Docker containers possess the following attributes:

• Lightweight: Docker allows for the efficient utilization of computing resources by enabling multiple containers to share the host machine's operating system kernel. This results in quick container startup times and minimal utilization of computing and memory resources.

• Platform Agnostic: Docker containers adhere to open standards and can run seamlessly on popular Linux and Microsoft Windows systems. They are compatible with various infrastructures, including virtual machines, bare metal servers, and cloud environments.

• Secure and Reliable: Docker provides a robust security framework by isolating applications within containers and decoupling them from the underlying infrastructure. This default isolation ensures that if an application within a container encounters an issue, only that container is affected, while the host machine remains unaffected.

Differences Between Docker Containers and VMs

Docker containers and VM technologies (VMs) differ in their underlying technologies and operational characteristics. The illustration below depicts the logical structure of both VMs and Docker containers.

VMs:

• Utilize a hypervisor-based platform to manage the operating system running on them.

• Each VM requires its own complete operating system, applications, and dependencies.

• Virtualization at the hardware level allows VMs to run multiple instances of different operating systems.

• VMs have a relatively higher resource footprint due to the need for separate operating systems.

• VMs typically take longer to start or stop compared to Docker containers.

• Each VM runs in its isolated user space, ensuring strong isolation between instances.

Docker Containers:

• Use the Docker engine for resource scheduling and isolation, resulting in improved resource utilization.

• Containers share the host machine's operating system, reducing overhead and resource requirements.

• Multiple container instances can run concurrently on the same hardware, surpassing the scalability of VMs.

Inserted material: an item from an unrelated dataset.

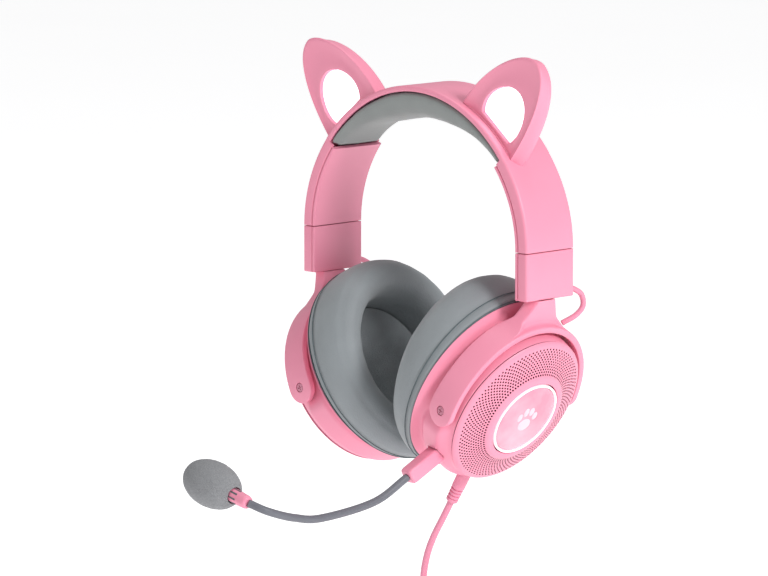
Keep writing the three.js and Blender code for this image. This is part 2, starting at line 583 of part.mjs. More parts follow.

• Containers can be started or stopped within seconds, providing faster deployment and scaling.

• Docker containers leverage application images, which can be obtained, updated, and version-controlled, akin to Git operations.

• Dockerfiles enable the automatic creation and flexible deployment of containers, enhancing operational efficiency.

Docker containers focus primarily on running applications and do not impose significant system resource overhead beyond that. This ensures optimal application performance while minimizing system resource consumption.

The comparison between Docker containers and VMs is depicted in the following diagram.

Operational Mechanism of Docker Container

Docker comprises the following components:

• Image: A Docker image is a specialized file system that contains program files, registries, resources, and configuration files necessary for running containers. It also includes specific configuration parameters required during execution. Docker images are static and do not change once built. They serve as templates for creating Docker containers. Multiple containers with the same configuration can be created from a single image.

• Container: A Docker container is a runnable instance of an image. It utilizes containers to execute applications. Each container operates in an isolated and secure environment, akin to a lightweight Linux runtime environment. Containers provide the necessary runtime environment for applications to run consistently across different systems.

• Image registry: Docker images are stored in image registries, which can be either public or private repositories. Once an image is created, it can be uploaded to a registry. To use the image on another host machine, it can be downloaded from the registry. Registries allow for easy sharing, distribution, and retrieval of Docker images across different environments.

The Docker operating logic is depicted in the following graphic. The Docker daemon serves as the server, responsible for receiving requests from the Docker client. It handles tasks such as building, running, and distributing Docker containers. The Docker daemon operates on a Docker host machine, where it manages the containers and their associated resources. The Docker client connects directly to the Docker daemon, allowing for seamless communication and interaction between the client and server components.

The Docker architecture involves the following key roles:

1. Docker client: A Docker client is a program or interface that communicates with the Docker daemon. It sends requests, such as docker build, docker pull, and docker run commands, to the Docker server or daemon. The Docker client initiates actions and interacts with the Docker daemon to perform various tasks. For example, it can request the building of an image by sending a docker build command or pull an image from a remote registry using the docker pull command. The client receives the results or responses from the daemon.

• The orange dotted line represents the Docker daemon executing the docker build command received from the Docker client. It builds an image based on the instructions provided in the Dockerfile and stores the resulting image on the local Docker host machine.

• The blue dotted line represents the Docker daemon executing the docker pull command received from the Docker client. It retrieves images from a remote image registry and stores them on the local Docker host machine. It can also push local images to a remote registry.

• The black dotted line represents the Docker daemon executing the docker run command received from the Docker client. It installs an image into a container and starts the container for execution.

2. Docker host machine: The Docker host machine refers to a physical or virtual machine where Docker daemons and containers run. It provides the runtime environment for Docker operations and hosts the containers created from Docker images. The host machine manages resources and runs the Docker daemon.

3. Docker daemon: The Docker daemon receives and processes requests from Docker clients. It listens for Docker API requests and interacts with the Docker client. The daemon manages Docker objects such as images, containers, networks, and data volumes. It performs tasks like building images, pulling/pushing images from/to registries, and running containers. The Docker daemon ensures the proper execution and management of Docker containers and their associated resources.

These roles collaborate to facilitate communication, efficient management, and flexible deployment of Docker containers within the Docker architecture.